I installed around half a dozen 12V AC outside lights with 4W LED bulbs from Toolstation around four years ago, with a transformer rated double the maximum load, so say around 40-50W. I must have since replaced the transformer at least once every year. And I can't have the lights on for more than a few hours between failures as I tend to just put them on when walking down the garden and this year we've hardly been outside with the weather.

Transformer is in the garden shed (which is properly wired up to one of the house mains, with RCD circuit breaker and armoured cable to the house. So although rated IP67 or whatever the waterproof rating is, it's bone dry.
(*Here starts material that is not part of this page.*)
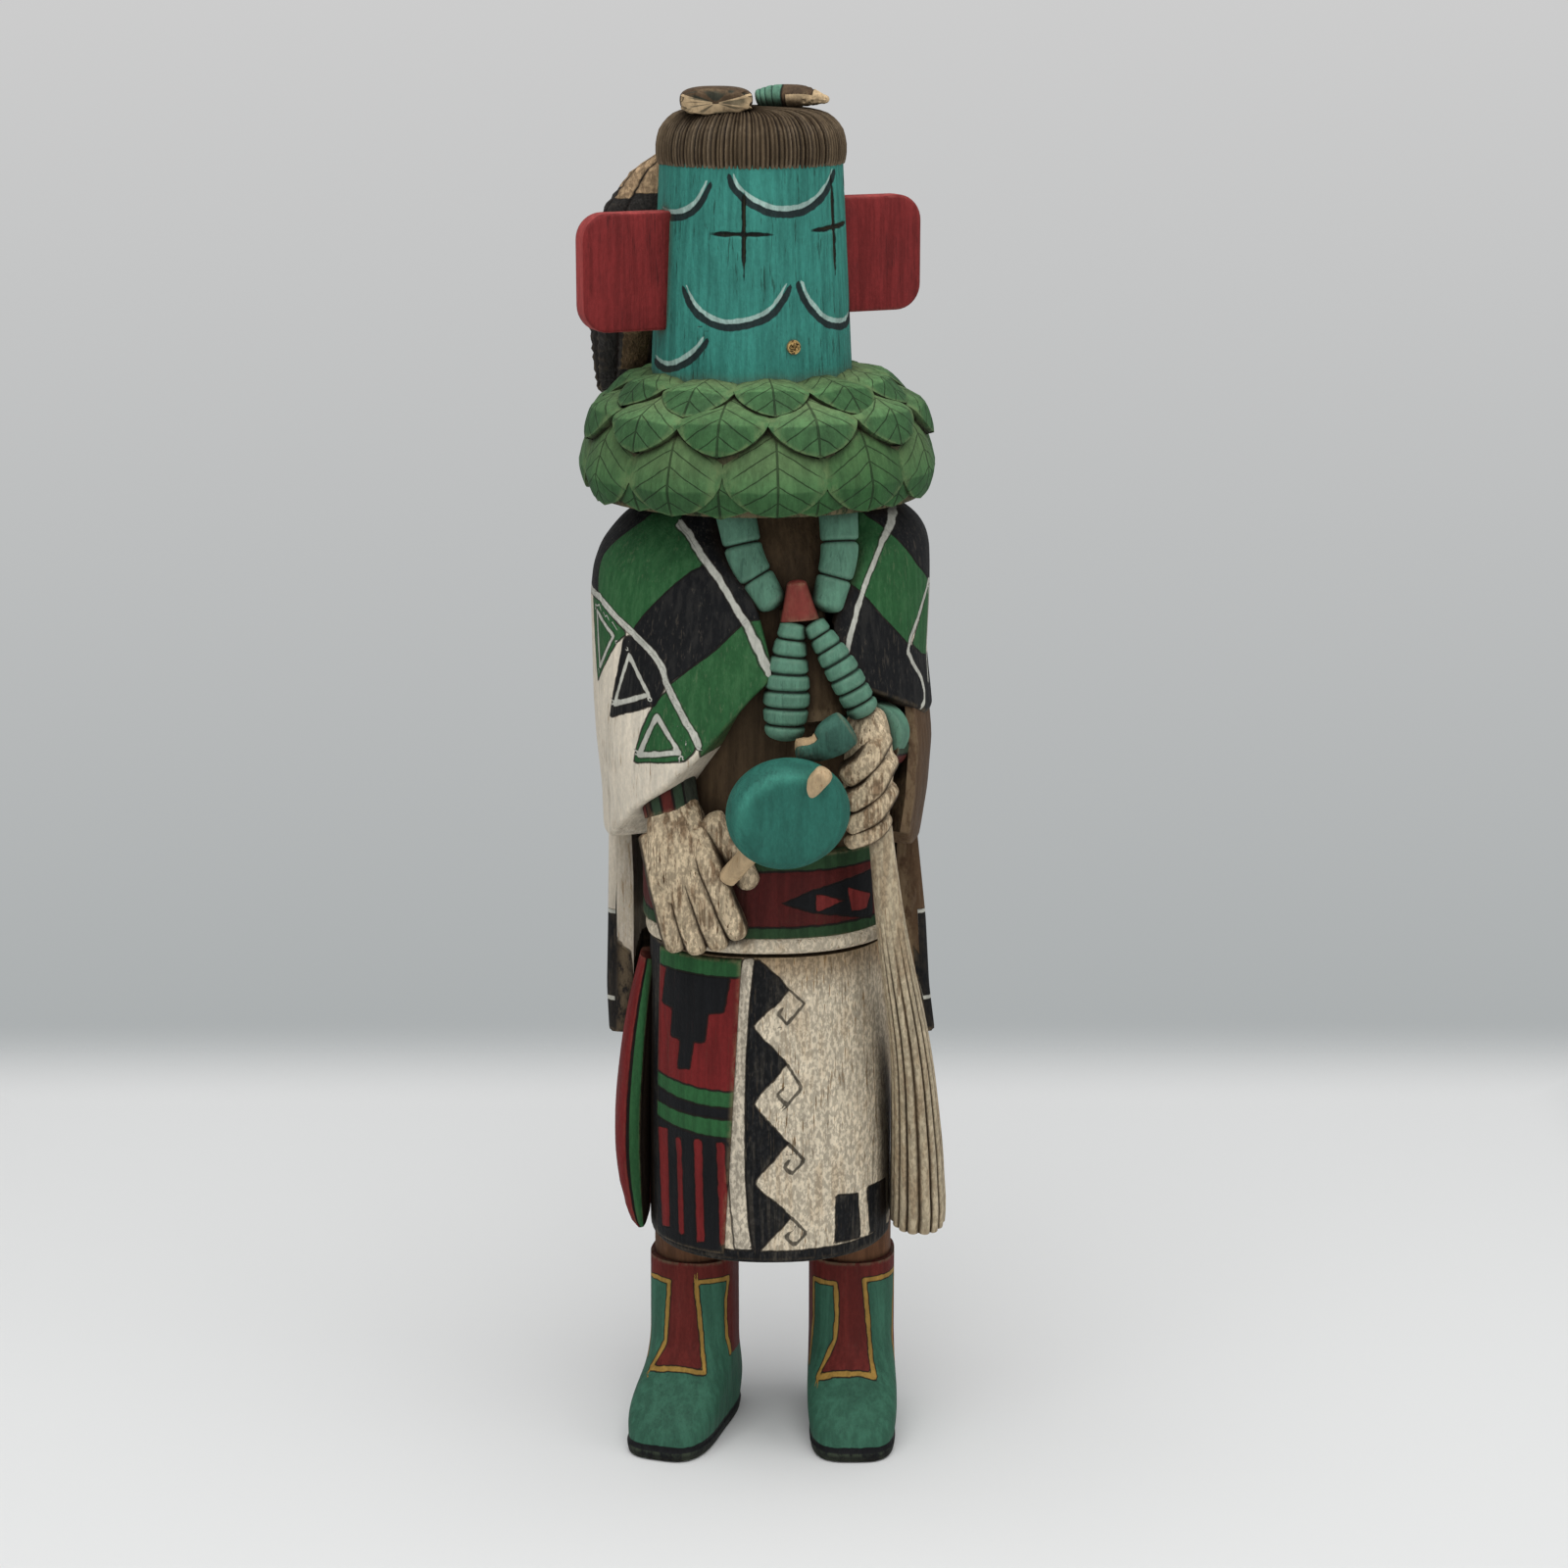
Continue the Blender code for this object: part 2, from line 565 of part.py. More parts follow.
def necklace():
    """The two strands, the red bead and the two ribbed tails."""
    return [
        strand("right_strand_form", RIGHT_STRAND, STRAND_STONES, STRAND_DEPTH),
        strand("left_strand_form", LEFT_STRAND, STRAND_STONES, STRAND_DEPTH),
        strand("right_tail_form", RIGHT_TAIL, TAIL_RIBS, TAIL_DEPTH),
        strand("left_tail_form", LEFT_TAIL, TAIL_RIBS, TAIL_DEPTH),
        limb("bead_form", BEAD, sides=6, power=3.0),
        limb("tail_block_form", TAIL_BLOCK),
    ]


def hangings():
    """The front sash panel, the side sash and the pleated cord fringe."""
    panel = []
    for i in range(7):
        edges = [low + (high - low) * i / 6 for low, high in (PANEL_UPPER_X, PANEL_LOWER_X)]
        panel.append((turn_at(BODY, sum(edges) / 2, PANEL_LEVEL), PANEL_TOP, PANEL_FOOT))
    return [
        wrap("panel_form", BODY, panel, 4, PANEL_DEPTH, PANEL_LIFT),
        limb("side_sash_form", SIDE_SASH, power=2.6),
        limb("fringe_form", FRINGE, sides=16, power=2.4, lobes=FRINGE_PLEAT),
    ]


def boots():
    """Both boots, with the legs that run up into the kilt."""
    shapes = []
    for i, (x, splay) in enumerate(BOOT_PLACES):
        rings = []
        spin = Matrix.Rotation(splay, 3, "Z")
        for height, half_width, heel, toe in BOOT:
            middle = at(0, (heel - toe) / 2.0, height)
            across, along = at(half_width, 0, 0), at(0, (heel + toe) / 2.0, 0)
            outline = ring(middle, across, along, LEG_SIDES, 2.5)
            rings.append([spin @ point + at(x, SHANK_Y, 0) for point in outline])
        shapes.append(loft(f"boot_form_{i}", rings))
        ends = (BOOT_TOP - LEG_OVERLAP, HEM + LEG_OVERLAP)
        leg = [((x, SHANK_Y, height), LEG_RADIUS, LEG_RADIUS) for height in ends]
        shapes.append(limb(f"leg_form_{i}", leg, sides=LEG_SIDES))
    return shapes


def ear(name, side, grow=0.0):
    """A flat ear with rounded corners, let into the mask at one side. Grown, it is its own slot."""
    mask_radius = between(MASK, EAR_MIDDLE)[0] * SHARE
    inner = mask_radius - EAR_INSET - grow
    outer = mask_radius - EAR_INSET + EAR_LENGTH + grow
    half = EAR_HEIGHT / 2.0 + grow
    corner = EAR_CORNER + grow
    outline = [(inner, -half), (outer - corner, -half)]
    for start in (-90.0, 0.0):
        for i in range(6):
            turn = radians(start + 90.0 * i / 5)
            rise = half - corner if start == 0.0 else corner - half
            outline.append((outer - corner + corner * cos(turn), rise + corner * sin(turn)))
    outline += [(outer - corner, half), (inner, half)]
    middle = head_at(0, 0, EAR_MIDDLE)
    outward = Vector((side * cos(HEAD_TURN), side * sin(HEAD_TURN), 0.0))
    thick = Vector((-sin(HEAD_TURN), cos(HEAD_TURN), 0.0)) * (EAR_THICK / 2.0 + grow)
    rings = []
    for face in (-1.0, 1.0):
        place = [middle + outward * a + Vector((0, 0, b)) + thick * face for a, b in outline]
        rings.append(place)
    return loft(name, rings)


def rounded(shape, width, segments):
    """Rounds a piece's edges."""
    weld = shape.modifiers.new("weld", "WELD")
    weld.merge_threshold = WELD
    bevel = shape.modifiers.new("edges", "BEVEL")
    bevel.width = width
    bevel.segments = segments
    bevel.limit_method = "ANGLE"
    bevel.angle_limit = BEVEL_ANGLE
    return shape


def peg(name, grow=0.0):
    """The snapped snout peg in its bore. Grown, it is the bore."""
    out = between(MASK, SNOUT_HEIGHT)[0] * SHARE + (PEG_PROUD if grow == 0.0 else PEG_LENGTH)
    inner = between(MASK, SNOUT_HEIGHT)[0] * SHARE + PEG_PROUD - PEG_LENGTH - grow
    ahead = Vector((sin(HEAD_TURN), -cos(HEAD_TURN), 0.0))
    across = Vector((cos(HEAD_TURN), sin(HEAD_TURN), 0.0)) * (PEG_RADIUS + grow)
    up = Vector((0.0, 0.0, PEG_RADIUS + grow))
    middle = head_at(0, 0, SNOUT_HEIGHT)
    return loft(name, [ring(middle + ahead * reach, across, up, SMALL_SIDES) for reach in (inner, out)])


def feathers(name, grow=0.0):
    """The bundle of feathers behind the head. Grown, it is its own seat in head and ruff."""
    rings = []
    behind_way = Vector((-sin(HEAD_TURN), cos(HEAD_TURN), 0.0))
    side_way = Vector((cos(HEAD_TURN), sin(HEAD_TURN), 0.0))
    last = len(FEATHERS) - 1
    for i, (height, behind, half_width, half_depth) in enumerate(FEATHERS):
        rise = {0: -grow, last: grow}.get(i, 0.0)
        centre = head_at(FEATHERS_SIDE, behind, height) + Vector((0.0, 0.0, rise))
        across = side_way * (half_width * SHARE + grow)
        along = behind_way * (half_depth * SHARE + grow)
        rings.append(ring(centre, across, along, 4 * FEATHERS_GROOVES, 2.2, FEATHERS_GROOVE_DEPTH))
    return loft(name, rings)


def lengthened(rings, way):
    """A slot's rings with both end rings moved outwards by the clearance."""
    first = [point - way for point in rings[0]]
    last = [point + way for point in rings[-1]]
    return [first, *rings[1:-1], last]


def crest_right(name, grow=0.0):
    """The broken flat stump of the crest on the doll's right. Grown, it is its own seat."""
    rings = []
    for y, half_width, half_rise, height in CREST_RIGHT:
        across = Vector((half_width * SHARE + grow, 0.0, 0.0))
        up = Vector((0.0, 0.0, half_rise * SHARE + grow))
        rings.append(ring(at(CREST_RIGHT_X, y, height), across, up, LEG_SIDES, 2.8))
    return loft(name, lengthened(rings, Vector((0.0, grow, 0.0))))


def crest_left(name, grow=0.0):
    """The wrapped stump of the crest on the doll's left, with its splinter. Grown, it is its own seat."""
    rings = []
    for place, radius in CREST_LEFT:
        across = Vector(CREST_LEFT_ACROSS).normalized() * (radius * SHARE * CREST_LEFT_BROAD + grow)
        up = Vector((0.0, 0.0, radius * SHARE + grow))
        rings.append(ring(at(*place), across, up, SMALL_SIDES))
    return loft(name, lengthened(rings, Vector((grow, 0.0, 0.0))))


def rattle_frame():
    """The gourd's middle, the way along the handle and the way the gourd's face looks."""
    return at(*RATTLE_MIDDLE), Vector(RATTLE_AXIS).normalized(), Vector(GOURD_FACE).normalized()


def rattle_handle(name, grow=0.0):
    """The stick through the gourd. Grown, it is the bore."""
    middle, along, face = rattle_frame()
    radius = HANDLE_RADIUS + grow
    across = along.cross(face).normalized() * radius
    depth = across.cross(along)
    top = GOURD_RADIUS + HANDLE_OVERHANG + grow
    tip = 1.0 if grow else HANDLE_TIP
    stations = ((-HANDLE_REACH - grow, 1.0), (top - HANDLE_RADIUS / 2.0, 1.0), (top, tip))
    rings = []
    for reach, size in stations:
        rings.append(ring(middle + along * reach, across * size, depth * size, SMALL_SIDES))
    return loft(name, rings)


def gourd(name, grow=0.0):
    """The disc-shaped gourd, with a round rim."""
    middle, along, face = rattle_frame()
    across = along.cross(face).normalized()
    up = face.cross(across)
    half = GOURD_THICK / 2.0 + grow
    radius = GOURD_RADIUS + grow
    rings = []
    for i in range(GOURD_STEPS + 1):
        turn = radians(-GOURD_ROUNDING + 2.0 * GOURD_ROUNDING * i / GOURD_STEPS)
        reach = radius - half * GOURD_RIM * (1.0 - cos(turn))
        rise = half * sin(turn) / sin(radians(GOURD_ROUNDING))
        rings.append(ring(middle + face * rise, across * reach, up * reach, 20))
    return loft(name, rings)


def held_stub(name, grow=0.0):
    """The broken thing in the left hand: a turquoise neck that widens to a snapped end."""
    rings = []
    for place, radius in STUB:
        across = Vector(STUB_ACROSS).normalized() * (radius * SHARE + grow)
        depth = Vector((0.0, 1.0, 0.0)) * (radius * SHARE * STUB_FLATNESS + grow)
        rings.append(ring(at(*place), across, depth, SMALL_SIDES))
    way = (at(*STUB[-1][0]) - at(*STUB[0][0])).normalized() * grow
    return loft(name, lengthened(rings, way))


def build():
    """Every separate piece of the doll."""
    figure = body()
    forms = head() + ruff() + cape() + right_arm() + left_arm() + necklace() + hangings() + boots()
    combined(figure, "forms", "UNION", forms, "MANIFOLD")  # the exact way leaves open edges here
    seats = [
        ear("ear_right_slot", -1.0, FIT_GAP),
        ear("ear_left_slot", 1.0, FIT_GAP),
        peg("snout_bore", FIT_GAP),
        feathers("feathers_seat", FIT_GAP),
        crest_right("crest_right_seat", FIT_GAP),
        crest_left("crest_left_seat", FIT_GAP),
        rattle_handle("handle_seat", FIT_GAP),
        gourd("gourd_seat", FIT_GAP),
        held_stub("held_stub_seat", FIT_GAP),
    ]
    combined(figure, "seats", "DIFFERENCE", seats, "MANIFOLD")
    painted(figure, MIXED_PAINT)
    for name, side in (("ear_right", -1.0), ("ear_left", 1.0)):
        painted(rounded(ear(name, side), EAR_BEVEL, 1), RED_PAINT)
    painted(peg("snout_peg"), BARE_WOOD)
    painted(feathers("back_feathers"), BROWN_PAINT)
    painted(crest_right("crest_stump_right"), BROWN_PAINT)
    painted(crest_left("crest_stump_left"), TURQUOISE_PAINT)
    disc = gourd("rattle_gourd")
    combined(disc, "bore", "DIFFERENCE", [rattle_handle("gourd_bore", BORE_GAP)])
    painted(disc, TURQUOISE_PAINT)
    painted(rattle_handle("rattle_handle"), BARE_WOOD)
    stub = held_stub("held_stub")
    combined(stub, "clear", "DIFFERENCE", [
        gourd("stub_clear_of_gourd", FIT_GAP),
        rattle_handle("stub_clear_of_handle", FIT_GAP),
    ])
    painted(stub, TURQUOISE_PAINT)


for old in list(bpy.data.objects):
    bpy.data.objects.remove(old, do_unlink=True)
build()
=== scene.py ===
"""The carved katsina doll as it looks: painted cottonwood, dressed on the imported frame.

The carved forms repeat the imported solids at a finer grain. Their sizes are in millimetres until a
mesh is made, measured from the body's axis, which stands BODY_Y behind the origin. Turns are in
degrees from the front and grow towards the doll's left. A painted mark is kept as attributes that
hold the distance to its edge in millimetres, and the paints read those.
"""
import logging
from collections.abc import Callable, Sequence
from dataclasses import dataclass
from enum import Enum

import bmesh
import bpy
import numpy as np
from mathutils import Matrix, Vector


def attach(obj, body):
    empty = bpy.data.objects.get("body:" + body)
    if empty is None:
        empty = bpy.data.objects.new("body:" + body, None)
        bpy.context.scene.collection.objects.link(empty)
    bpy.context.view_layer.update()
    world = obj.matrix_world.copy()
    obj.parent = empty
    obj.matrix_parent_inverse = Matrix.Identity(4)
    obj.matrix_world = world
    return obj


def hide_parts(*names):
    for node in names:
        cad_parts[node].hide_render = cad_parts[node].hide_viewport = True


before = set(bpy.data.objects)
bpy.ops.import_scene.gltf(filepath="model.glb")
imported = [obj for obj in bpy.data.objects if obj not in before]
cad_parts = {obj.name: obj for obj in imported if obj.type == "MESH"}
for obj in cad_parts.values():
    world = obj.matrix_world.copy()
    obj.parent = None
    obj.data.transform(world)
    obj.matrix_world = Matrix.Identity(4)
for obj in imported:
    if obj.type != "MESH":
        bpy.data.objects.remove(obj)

LOG = logging.getLogger("katsina")
MM = 0.001
BODY_Y = 0.0046  # the body's axis stands this far behind the origin
HEAD_TURN = np.radians(24.5)  # the head looks this far to the doll's left
HEAD_X = -5.0
RUFF_X = -3.3
WELD = 1e-7
AWAY = -9.0  # what a form without a mark reads in place of the depth inside it, in millimetres
HAND = 0.16  # how unsteady the painter's hand is, and how soft a mark's edge, in millimetres
SHARP = np.radians(48)  # steeper edges than this stay sharp
STEPS = (-1.0, -0.5, 0.0, 0.5, 1.0)  # where values are read for a soft average

Array = np.ndarray
Piece = bpy.types.Object
Finish = bpy.types.Material
Socket = bpy.types.NodeSocket
Node = bpy.types.Node
Colour = tuple[float, float, float, float]
Point = tuple[float, float, float]
Spots = Sequence[tuple[float, float]]
Place = Callable[[Array, Array], Array]
Fields = dict[str, Array]
FieldsAt = Callable[[Array, Array], Fields]
Paints = dict[str, Finish]


def srgb(red: float, green: float, blue: float) -> Colour:
    """Turns a colour as seen on a screen, 0 to 255, into the shader's own numbers.

    Args:
        red: the colour's red.
        green: its green.
        blue: its blue.

    Returns:
        The linear colour with full alpha.
    """
    shares = np.array((red, green, blue)) / 255.0
    low = shares / 12.92
    high = ((shares + 0.055) / 1.055) ** 2.4
    return (*(float(part) for part in np.where(shares <= 0.04045, low, high)), 1.0)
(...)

If the transformer blows it can blow the house ring main which is then a pain to work out what's happened as I don't instinctively think of the shed.

Is there a particular reason why these transformers are so unreliable, and are there any particular brands or types worth getting? I've had several, all Chinese, all different brands, and all not especially inexpensive to be happy at replacing them on a regular basis. Is garden lighting really that unreliable?
The 12v AC LED lamps have what I think is a lagging current, the shorter less technical version of which means they draw more current for a given power than you'd expect, and also many have a bit of a surge on startup which multiplies when using lots.

I've installed tons of them, and find using varilight 0-50w transformers running no more than 3 LED lamps each to be the sweet spot, or wirewound running below 50%. You can buy gu10-mr16 lamp converters which opens up what fittings you have available, generally rated very poorly on Amazon etc because thickos buy them without understanding what its for.

Using mr16s instead is far more robust as they can be replaced and repaired easily and you have options such as narrow beam bulbs, you keep all 230v off the ground and dry.

Another of my top tips is I gut in-wall recessed lights and fit either G4 or 12v LED tape, again with remote transformers. Retaining walls will always always push moisture through a fitting. Also do this for in-ground lights, if the client really can't be talked out of the insidious things.